Let $X\sim\pi(\lambda)$, find $E\Bigl[\frac{1}{(X+1)}\Bigr]$.
It is a problem in my text book, here is my work: $$\begin{align} E\left[\frac{1}{(X+1)}\right]&=\sum_{x=0}^{\infty}\frac{1}{x+1}\cdot\frac{\lambda^xe^{-\lambda}}{x!}\\ &=\frac{1}{\lambda}\sum_{x=0}^{\infty}\frac{\lambda^{x+1}e^{-\lambda}}{(x+1)!}\\ &=\frac{1}{\lambda}\sum_{k=1}^{\infty}\frac{\lambda^ke^{-\lambda}}{k!}\space (let \space k=x+1)\\ &=\frac{1}{\lambda}\left[\sum_{k=0}^{\infty}\frac{\lambda^ke^{-\lambda}}{k!}-e^{-\lambda}\right]\\ &=\frac{1}{\lambda}\left[1-e^{-\lambda}\right]\\ \end{align}$$
Is it right?
Although you have solved it, here's another way to solve this question.
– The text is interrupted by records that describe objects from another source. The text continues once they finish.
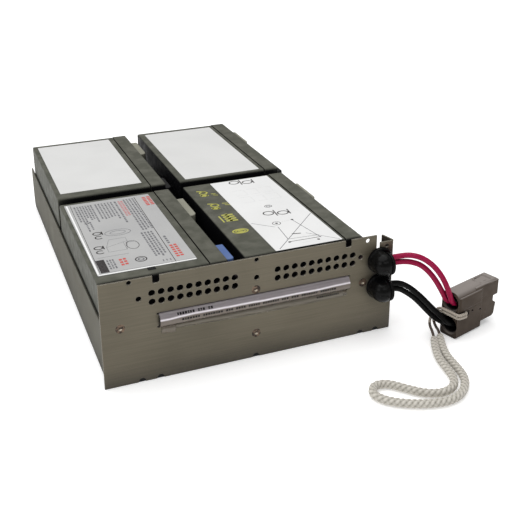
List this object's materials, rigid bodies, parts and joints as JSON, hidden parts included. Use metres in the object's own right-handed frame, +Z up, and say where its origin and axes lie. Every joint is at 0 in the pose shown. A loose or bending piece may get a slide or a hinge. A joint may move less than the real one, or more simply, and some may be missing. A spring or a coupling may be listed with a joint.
{
  "type": "ups battery cartridge",
  "caption": "Slide-in battery cartridge for a rack power supply: sealed batteries in an open tray with a vented front panel, film pull handle, power connector and rope pull",
  "frame": {"origin": "centre of the tray's underside, midway across the front panel's width and midway along the tray's depth", "axes": "+X to the right seen from the front panel, +Y from the front panel towards the rear wall, +Z up"},
  "size_m": [0.2985, 0.4477, 0.078],
  "materials": {
    "tray_paint": "satin",
    "panel_paint": "satin",
    "rivet_steel": "satin",
    "clear_film": "clear gloss",
    "black_nylon": "satin",
    "foam_tape": "matte",
    "battery_case": "matte",
    "battery_lid": "matte",
    "terminal_tin": "plated",
    "label_white": "satin",
    "cover_beige": "satin",
    "boot_blue": "satin",
    "boot_black": "satin",
    "red_insulation": "soft gloss",
    "black_insulation": "soft gloss",
    "connector_grey": "matte",
    "contact_silver": "plated",
    "spring_steel": "bright",
    "tie_white": "woven",
    "rope_braid": "braided"
  },
  "bodies": {
    "root": {"tray": "tray_paint", "front_panel": "panel_paint", "panel_rivets": "rivet_steel", "pull_handle": "clear_film", "gland_upper": "black_nylon", "gland_lower": "black_nylon", "mounting_pads_front": "foam_tape", "mounting_pads_rear": "foam_tape", "case_front_left": "battery_case", "lid_front_left": "battery_lid", "vent_cover_front_left": "battery_lid", "terminals_front_left": "terminal_tin", "label_front_left": "label_white", "terminal_cover_front_left": "cover_beige", "terminal_boot_front_left": "boot_blue", "case_front_right": "battery_case", "lid_front_right": "battery_lid", "vent_cover_front_right": "battery_lid", "terminals_front_right": "terminal_tin", "label_front_right": "label_white", "terminal_cover_front_right": "cover_beige", "terminal_boot_front_right": "boot_black", "case_rear_left": "battery_case", "lid_rear_left": "battery_lid", "vent_cover_rear_left": "battery_lid", "terminals_rear_left": "terminal_tin", "label_rear_left": "label_white", "terminal_cover_rear_left": "cover_beige", "terminal_boot_rear_left": "boot_black", "case_rear_right": "battery_case", "lid_rear_right": "battery_lid", "vent_cover_rear_right": "battery_lid", "terminals_rear_right": "terminal_tin", "label_rear_right": "label_white", "terminal_cover_rear_right": "cover_beige", "terminal_boot_rear_right": "boot_black", "lead_red_left": "red_insulation", "lead_red_right": "red_insulation", "lead_black_left": "black_insulation", "lead_black_right": "black_insulation", "jumper_left": "black_insulation", "jumper_right": "black_insulation", "red_cable_1": "red_insulation", "red_cable_2": "red_insulation", "black_cable_1": "black_insulation", "black_cable_2": "black_insulation", "connector_housing": "connector_grey", "connector_contacts": "contact_silver", "connector_springs": "spring_steel", "rope_tie_upper": "tie_white", "rope_tie_lower": "tie_white", "pull_rope": "rope_braid"}
  },
  "joints": []
}
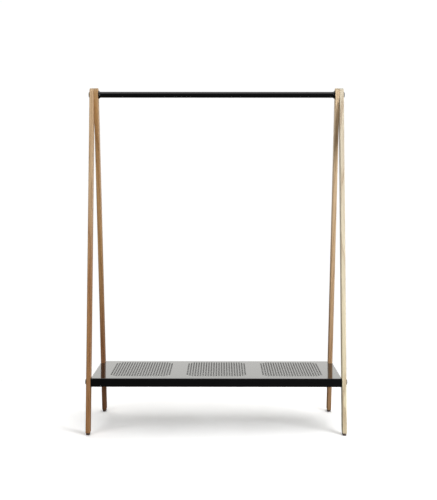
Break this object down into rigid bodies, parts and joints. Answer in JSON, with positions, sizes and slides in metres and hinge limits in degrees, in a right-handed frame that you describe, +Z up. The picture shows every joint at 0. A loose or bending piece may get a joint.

Use MGF $E(e^{tx})=e^{\lambda(e^{t}-1)}$
Similarly $E(s^x)=e^{\lambda(s-1)}$
$\dfrac{1}{X+1}=\int_{0}^{1} s^Xds$
$E\left(\dfrac{1}{X+1} \right)=\int_{0}^{1} E(s^X)ds=\int_{0}^{1} e^{\lambda(s-1)}ds=\bigg(\dfrac{e^{\lambda s}e^{-\lambda}}{{\lambda}}\bigg)_{0}^{1}=\dfrac{e^{-\lambda}(e^{ \lambda }-1)}{{\lambda}}=\dfrac{1}{\lambda}\left[1-e^{-\lambda}\right]$